Title: Unlocking the Detection of Earth-Like Exoplanets by Mitigating Stellar Activity with Deep Learning
Speaker: Yinan Zhou (UT Austin)
Abstract:
Stellar activity remains the primary obstacle to detecting Earth-like planets via radial velocity (RV) measurements around solar-type stars. In this talk, I will introduce a deep learning-based algorithm designed to improve our understanding and mitigation of stellar activity by efficiently modelling it in the spectral shell domain, thereby enhancing the detection of Earth-like planets. This algorithm has been tested on both simulated spectra and real observations of three well-studied stars: Alpha Centauri B, Tau Ceti, and the Sun. By injecting simulated planetary signals at the spectral level, we demonstrate that our algorithm can achieve, for Alpha Centauri B and Tau Ceti, a detection threshold of 0.5 m/s in semi-amplitude for planets with periods ranging from 10 to 300 days.
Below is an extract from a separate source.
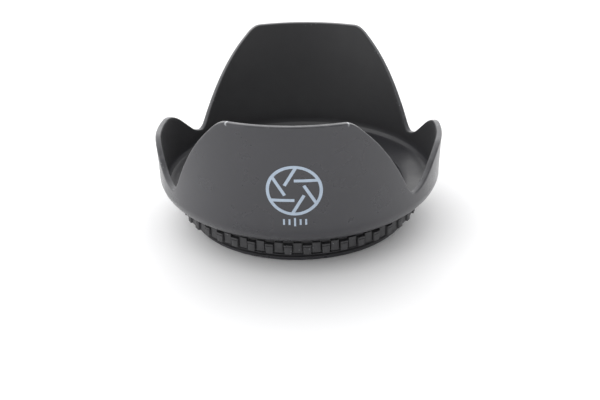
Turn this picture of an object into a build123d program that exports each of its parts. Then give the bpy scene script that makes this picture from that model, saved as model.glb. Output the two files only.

On the HARPS-N solar dataset, our algorithm is even more efficient at mitigating stellar activity signals and can reach a threshold of 0.2 m/s, which would correspond to a 2.2 Earth-mass planet on the orbit of the Earth. This is the first time that such low detection thresholds have been reported for the Sun, as well as for other stars, and therefore highlights the efficiency of our deep learning-based algorithm in mitigating stellar activity in RV measurements. To further characterize the model's robustness across different stellar types, we also evaluate its ability to model the flux effect and the inhibition of convective blueshift, using SOAP-GPU simulated solar spectra based on SDO/HMI images. These results highlight the promise of deep learning for advancing RV planet detection into the sub-Earth mass regime.